>> begin
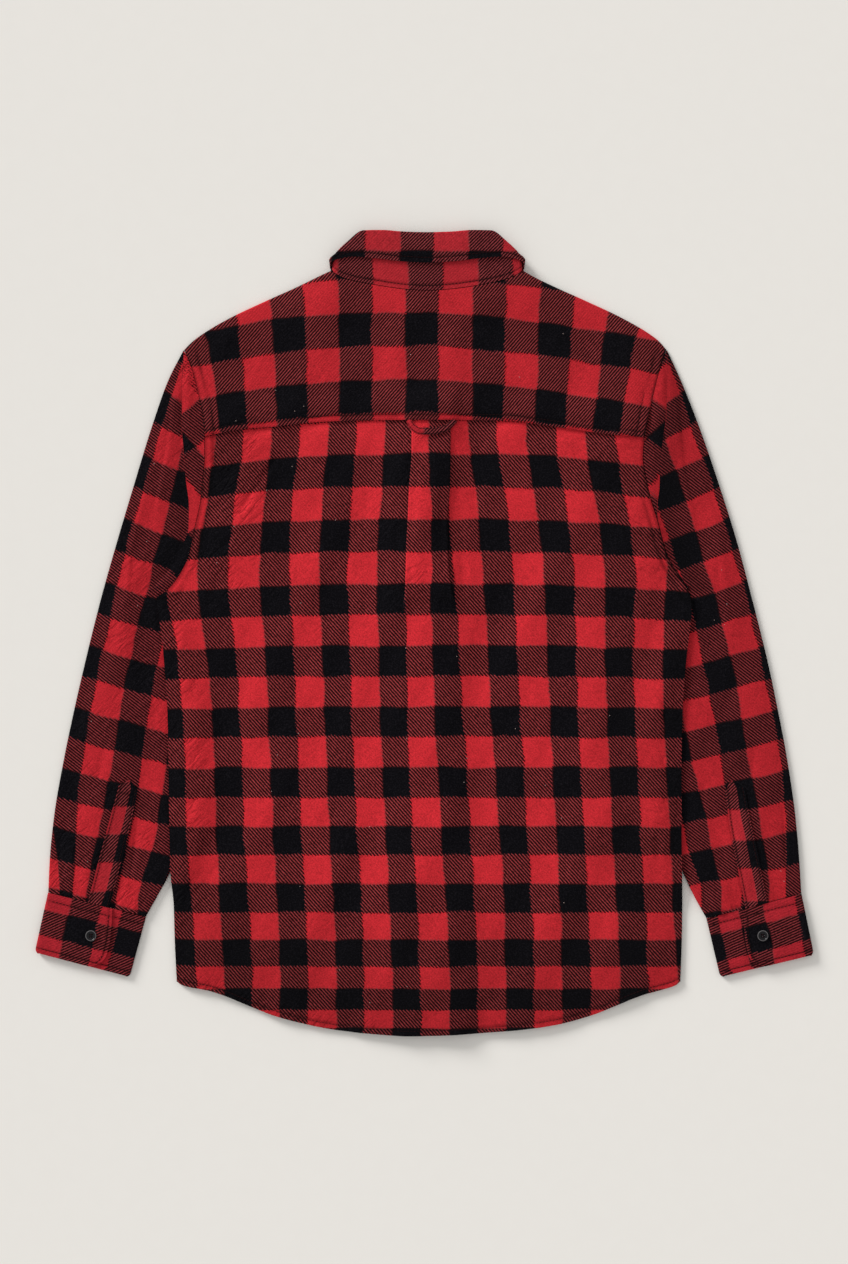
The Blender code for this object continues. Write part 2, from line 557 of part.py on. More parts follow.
def make_sleeve(name, rows, side, colour):
    """A sleeve: a flattened tube of rings from the armhole seam to the cuff."""
    stations = np.array((0, 0.25, 0.5, 0.8, 1.1, 1.4, 2, 3, 4, 5, 6, 7, 7.8, 8.5, 9.2, 9.8, 10.4, 11))
    upper = (np.array((368, 384, 399, 416) + ARMHOLE_ROWS[:-1]) - 350) / (UNDERARM_DOWN - 350)
    lower = upper[::-1][::2]
    rings = []
    for station in stations:
        across_end, down_end = sleeve_place(rows, side, station, np.array((0.0, 1.0)))
        width = math.hypot(across_end[1] - across_end[0], down_end[1] - down_end[0])
        edge_top = sleeve_top(rows, station, np.array((0.02, 0.98)))
        radius = (edge_top - FLOOR_LAYER) / 2
        angles = np.radians((-90, -30, 30, 90))
        outer_share = (CLOTH / 2 + radius[0] * (1 - np.cos(angles))) / width
        inner_share = 1 - (CLOTH / 2 + radius[1] * (1 - np.cos(angles[::-1]))) / width
        outer_height = FLOOR_LAYER + radius[0] * (1 + np.sin(angles))
        inner_height = FLOOR_LAYER + radius[1] * (1 + np.sin(angles[::-1]))
        share = np.concatenate((outer_share, upper, inner_share, lower))
        height = np.concatenate((outer_height, sleeve_top(rows, station, upper), inner_height,
                                 np.full(len(lower), FLOOR_LAYER)))
        across, down = sleeve_place(rows, side, station, share)
        under = sleeve_place(rows, side, max(station, 0.05), lower)
        across[-len(lower):], down[-len(lower):] = under
        rings.append(grid(across, down, height))
    cloth(name, np.array(rings), colour, ring=True)


def on_sleeve(rows, side, across, down):
    """Height of a sleeve's upper layer under a place, found by Newton's steps on its surface."""
    station = np.full(np.shape(across), 9.0)
    share = np.full(np.shape(across), 0.5)
    nudge = 0.001
    for _ in range(25):
        here = sleeve_place(rows, side, station, share)
        by_station = sleeve_place(rows, side, station + nudge, share)
        by_share = sleeve_place(rows, side, station, share + nudge)
        along = [(there - now) / nudge for there, now in zip(by_station, here)]
        aside = [(there - now) / nudge for there, now in zip(by_share, here)]
        miss = (across - here[0], down - here[1])
        area = along[0] * aside[1] - along[1] * aside[0]
        station = np.clip(station + (miss[0] * aside[1] - miss[1] * aside[0]) / area, 0.1, 10.99)
        share = np.clip(share + (along[0] * miss[1] - along[1] * miss[0]) / area, 0.01, 0.99)
    return sleeve_top(rows, station, share)


def strip_frame(path_across, path_down):
    """Unit vectors across a path on the table, at each of its points."""
    along = np.stack((np.gradient(path_across), np.gradient(path_down)), axis=1)
    along = along / np.linalg.norm(along, axis=1, keepdims=True)
    return np.stack((-along[:, 1], along[:, 0]), axis=1)


def make_sleeve_placket(name, strip, rows, side, colour):
    """A sleeve placket: a pointed strip made from the sleeve's points, moved out by one layer."""
    run = np.array((0, 0.035, 0.07, 0.15, 0.3, 0.45, 0.6, 0.75, 0.88, 1.0))
    across = look_up(strip, "run", "across", run)
    down = look_up(strip, "run", "down", run)
    half = look_up(strip, "run", "half", run)
    aside = strip_frame(across, down)
    share = np.array((-1, -0.5, 0, 0.5, 1))
    place_across = across[:, None] + aside[:, :1] * half[:, None] * share
    place_down = down[:, None] + aside[:, 1:] * half[:, None] * share
    last_row = CUFF_TOP_ROW[side]
    place_down[-1] = last_row(place_across[-1]) - SEAM
    height = on_sleeve(rows, side, place_across, place_down) + STEP + 0.05
    cloth(name, grid(place_across, place_down, height), colour)


def cuff_top_line(rows):
    """Down place of a cuff's upper edge at an across place."""
    first_across, last_across = rows["outer_across"][0], rows["inner_across"][0]
    first_down, last_down = rows["outer_down"][0], rows["inner_down"][0]
    return lambda across: blend(first_down, last_down, (across - first_across) / (last_across - first_across))


CUFF_TOP_ROW = {"left": cuff_top_line(CUFF_LEFT), "right": cuff_top_line(CUFF_RIGHT)}


def cuff_layers():
    """Heights of the middles of a cuff's bottom layer, under end and lap."""
    bottom = CUFF_CLOTH / 2
    under = bottom + CUFF_CLOTH + 0.4
    return bottom, under, under + CUFF_CLOTH + 0.4


def make_cuff(name, rows, colour):
    """A cuff: one strip that starts under its lap, runs round the wrist and ends on the lap.

    Its runs are worked out on its upper and lower edge, and each ring lies straight between them.
    """
    bottom, under, lap = cuff_layers()
    small, large = (under - bottom) / 2, (lap - bottom) / 2
    angles = np.radians((90, 30, -30, -90))
    height = np.concatenate((np.full(4, under), (under + bottom) / 2 + small * np.sin(angles),
                             np.full(3, bottom), (lap + bottom) / 2 + large * np.sin(angles[::-1]),
                             np.full(5, lap)))
    rings = []
    for depth in CUFF_LAP["depth"]:
        trim = float(look_up(CUFF_LAP, "depth", "trim", depth))
        lap_end = float(look_up(CUFF_LAP, "depth", "end", depth))
        edges = []
        for place in range(2):
            ends = [rows[column][place]
                    for column in ("outer_across", "outer_down", "inner_across", "inner_down")]
            width = math.hypot(ends[2] - ends[0], ends[3] - ends[1])
            inner = (width - trim - CUFF_CLOTH / 2) - small * (1 - np.cos(angles))
            outer = trim + CUFF_CLOTH / 2 + large * (1 - np.cos(angles[::-1]))
            start = blend(0.27 * width, inner[0], np.array((0, 0.3, 0.55, 0.8)))
            beneath = blend(inner[-1], outer[0], np.array((0.25, 0.5, 0.75)))
            over = blend(outer[-1], lap_end * width, np.array((0.2, 0.45, 0.7, 0.88, 1)))
            share = np.concatenate((start, inner, beneath, outer, over)) / width
            edges.append(grid(blend(ends[0], ends[2], share), blend(ends[1], ends[3], share), height))
        rings.append(blend(edges[0], edges[1], depth))
    cloth(name, np.array(rings), colour, thickness=CUFF_CLOTH)


def collar_stations():
    """Both halves of the collar table: side from -1, left front end, through 0 to 1, right end."""
    both = np.concatenate((-COLLAR["side"][:0:-1], COLLAR["side"]))
    values = {name: np.concatenate((COLLAR[name][:0:-1], COLLAR[name])) for name in COLLAR}
    sign = np.where(both < 0, -1, 1)
    for name in ("base_across", "top_across", "edge_across"):
        values[name] = COLLAR_CENTRE + sign * values[name]
    values["side"] = both
    return values


def collar_ring():
    """Places along the collar: table values at each station, and its layer's middle and outward turn."""
    ring = collar_stations()
    side = np.array((-1, -0.97, -0.94, -0.9, -0.86, -0.81, -0.76, -0.72, -0.68, -0.655, -0.63, -0.61, -0.59,
                     -0.565, -0.54, -0.5, -0.46, -0.41, -0.36, -0.24, -0.12))
    side = np.concatenate((side, (0,), -side[::-1]))
    read = {name: smooth(side, ring["side"], ring[name]) for name in ring if name != "turn"}
    turn = np.radians(np.interp(side, ring["side"], ring["turn"]))
    on_back = look_up(NECK_BACK, "across", "down", read["base_across"])
    on_front = look_up(NECK_FRONT, "across", "down", read["base_across"])
    read["base_down"] = np.where(np.abs(side) <= 0.54, on_back,
                                 np.where(np.abs(side) >= 0.76, on_front, read["base_down"]))
    rise = np.where(side < 0, OUTER_BAND_RISE, UNDER_BAND_RISE)
    front = front_level(read["base_across"], read["base_down"], rise)
    back = FLOOR_LAYER + STEP + 1.1 + CENTRE_RISE
    centre, radius = (front + back) / 2, (back - front) / 2
    sign = np.where(side < 0, -1, 1)
    return side, read, centre, radius, sign * np.sin(turn), np.cos(turn)


def make_stand(colour):
    """The collar stand: a flattened ring from the neck seam up to the fall, open at the front."""
    side, read, centre, radius, out_across, out_up = collar_ring()
    run = np.array((0, 0.5, 1))[:, None]
    reach = np.hypot(read["top_across"] - read["base_across"], read["top_down"] - read["base_down"])
    stop = 1 - np.minimum(5.8, reach * 0.52) / reach
    across = blend(read["base_across"], read["top_across"], run * stop)
    from_seam = np.where(np.abs(side) > 0.6, 1.1, SEAM)
    end_down = blend(read["base_down"], read["top_down"], stop)
    down = blend(read["base_down"] - from_seam, end_down, run)
    height = centre + radius * out_up + 0 * run
    cloth("collar_stand", grid(across, down, height), colour)


def make_fall(colour):
    """The collar fall: a short flange on the stand, the roll over its top, and the leaf outside it."""
    side, read, centre, radius, out_across, out_up = collar_ring()
    keep = np.abs(side) < 0.975
    side, centre, radius = side[keep], centre[keep], radius[keep]
    out_across, out_up = out_across[keep], out_up[keep]
    read = {name: values[keep] for name, values in read.items()}
    top = np.stack((read["top_across"], read["top_down"] + CLOTH / 2), axis=1)
    base = np.stack((read["base_across"], read["base_down"]), axis=1)
    edge = np.stack((read["edge_across"], read["edge_down"]), axis=1)
    reach = np.linalg.norm(base - top, axis=1, keepdims=True)
    to_base = (base - top) / reach
    to_edge = (edge - top) / np.linalg.norm(edge - top, axis=1, keepdims=True)
    flange = np.minimum(5.5, reach * 0.40) - SEAM - CLOTH / 2
    layer = centre + radius * out_up
    leaf = np.where(out_up > 0, layer + COLLAR_ROLL * out_up, layer + (layer - FLOOR_LAYER) * out_up)
    roll = np.abs(leaf - layer) / 2 + 0.9 * (1 - np.abs(out_up))
    sideways = 3.1 * out_across
    rows = [np.column_stack((top + to_base * flange, layer))]
    for angle in np.radians((0, 45, 90, 135, 180)):
        turn_in = (1 - math.sin(angle)) * roll[:, None]
        direction = to_base if angle < math.pi / 2 else to_edge
        place = top + direction * turn_in
        share = (1 - math.cos(angle)) / 2
        rows.append(np.column_stack((place[:, 0] + sideways * share, place[:, 1],
                                     blend(layer, leaf, share))))
    for run in (0.45, 0.85, 1.0):
        start = top + to_edge * roll[:, None]
        place = blend(start, edge, run)
        rows.append(np.column_stack((place[:, 0] + sideways * (1 - run), place[:, 1], leaf)))
    cloth("collar_fall", np.array(rows), colour)


def make_loop(colour):
    """The locker loop: a narrow folded strip hanging from the yoke seam over the box pleat."""
    run = np.linspace(0, 1, 13)
    across = look_up(LOOP, "run", "across", run)
    down = look_up(LOOP, "run", "down", run)
    aside = strip_frame(across, down)
    half = 3.1
    share = np.array((-1, 0, 1))
    place_across = across[:, None] + aside[:, :1] * half * share
    place_down = np.maximum(down[:, None] + aside[:, 1:] * half * share, 421.2)
    pleat_top = 4 * pleat_radius() * pleat_cover(place_across, place_down)
    height = back_level(place_across, place_down) + pleat_top + STEP + 0.2
    cloth("locker_loop", grid(place_across, place_down, height), colour, thickness=1.4)


def make_button(name, across, down, low, face_up, colour):
    """A round button: a dished face inside a rolled rim, turned about its middle."""
    profile = table(
        "radius height",
        (0.88, 0.0), (1.0, 0.45), (0.88, 1.0), (0.66, 0.74))
    around = np.linspace(0, 2 * math.pi, 14, endpoint=False)
    rings = []
    for radius, height in zip(profile["radius"], profile["height"]):
        level = height if face_up else 1 - height
        rings.append(grid(across + BUTTON_RADIUS * radius * np.cos(around),
                          down + BUTTON_RADIUS * radius * np.sin(around),
                          low + BUTTON_HEIGHT * level))
    points = np.concatenate(rings)
    count = len(around)
    faces = [tuple(range(count)), tuple(range(len(points) - 1, len(points) - count - 1, -1))]
    for ring in range(len(rings) - 1):
        for spoke in range(count):
            after = (spoke + 1) % count
            faces.append((ring * count + spoke, ring * count + after,
                          (ring + 1) * count + after, (ring + 1) * count + spoke))
    closed_solid(name, points, faces, colour)


def main():
    """Build every piece of the shirt."""
    for thing in list(bpy.data.objects):
        bpy.data.objects.remove(thing)
    body = finish("flannel_body", (0.30, 0.030, 0.038), 0.92)
    yoke = finish("flannel_yoke", (0.34, 0.034, 0.042), 0.92)
    sleeves = finish("flannel_sleeves", (0.27, 0.028, 0.036), 0.92)
    trims = finish("flannel_trims", (0.36, 0.038, 0.045), 0.90)
    horn = finish("black_button", (0.012, 0.012, 0.014), 0.35)

    make_back(body)
    make_yoke(yoke)
    make_front("front_left", "left", OUTER_BAND_RISE, body)
    make_front("front_right", "right", UNDER_BAND_RISE, body)
    make_band("placket_left", OUTER_BAND_RISE, trims)
    make_band("placket_right", UNDER_BAND_RISE, trims)
    make_stand(trims)
    make_fall(trims)
    make_loop(trims)
    make_sleeve("sleeve_left", SLEEVE_LEFT, "left", sleeves)
    make_sleeve("sleeve_right", SLEEVE_RIGHT, "right", sleeves)
    make_sleeve_placket("sleeve_placket_left", SLEEVE_PLACKET_LEFT, SLEEVE_LEFT, "left", trims)
    make_sleeve_placket("sleeve_placket_right", SLEEVE_PLACKET_RIGHT, SLEEVE_RIGHT, "right", trims)
    make_cuff("cuff_left", CUFF_LEFT, trims)
    make_cuff("cuff_right", CUFF_RIGHT, trims)
    cuff_face = cuff_layers()[2] + CUFF_CLOTH / 2 + GAP
    make_button("cuff_button_left", 91.7, 935.0, cuff_face, True, horn)
    make_button("cuff_button_right", 762.0, 935.0, cuff_face, True, horn)
    front_buttons = [328.0] + [376.0 + 89.0 * place for place in range(7)]
    for number, down in enumerate(front_buttons, 1):
        make_button(f"front_button_{number}", BAND_CENTRE, down, 0.0, False, horn)


main()
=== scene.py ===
"""The flannel shirt, laid flat with its back up, dressed on the shared frame.

Every cloth piece is a closed wall worked out with numpy from its middle surface: a grid of points whose
across and down places come from the cut's edges and whose height is the layer it lies on, plus soft
folds, seam welts and stitch grooves. Places are in millimetres on the laying table, as in the part's
source, and in_metres moves them to the frame.
"""
import math
from functools import partial

import bpy
import numpy as np
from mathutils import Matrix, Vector

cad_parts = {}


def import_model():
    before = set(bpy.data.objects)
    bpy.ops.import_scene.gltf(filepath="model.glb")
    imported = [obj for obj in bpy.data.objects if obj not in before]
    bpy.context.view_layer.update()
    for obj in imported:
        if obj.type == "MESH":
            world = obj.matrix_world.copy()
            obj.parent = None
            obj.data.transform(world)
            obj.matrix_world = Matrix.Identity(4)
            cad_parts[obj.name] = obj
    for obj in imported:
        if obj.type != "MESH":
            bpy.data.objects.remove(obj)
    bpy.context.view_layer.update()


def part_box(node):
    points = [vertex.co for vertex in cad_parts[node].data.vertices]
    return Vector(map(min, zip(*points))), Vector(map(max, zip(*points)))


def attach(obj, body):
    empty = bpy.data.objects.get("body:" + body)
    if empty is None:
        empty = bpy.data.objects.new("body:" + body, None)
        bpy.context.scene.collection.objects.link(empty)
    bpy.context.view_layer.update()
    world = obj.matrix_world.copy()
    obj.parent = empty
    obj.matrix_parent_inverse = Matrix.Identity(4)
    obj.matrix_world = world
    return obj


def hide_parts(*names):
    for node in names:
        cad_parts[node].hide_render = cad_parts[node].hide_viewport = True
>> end
Exercise requirements: Set down exactly the lines from the line that contains "762.0, 935.0, cuff_face, True, horn)" to the line that contains "the shared frame.", both lines included, and nothing more.

Full response:
    make_button("cuff_button_right", 762.0, 935.0, cuff_face, True, horn)
    front_buttons = [328.0] + [376.0 + 89.0 * place for place in range(7)]
    for number, down in enumerate(front_buttons, 1):
        make_button(f"front_button_{number}", BAND_CENTRE, down, 0.0, False, horn)


main()
=== scene.py ===
"""The flannel shirt, laid flat with its back up, dressed on the shared frame.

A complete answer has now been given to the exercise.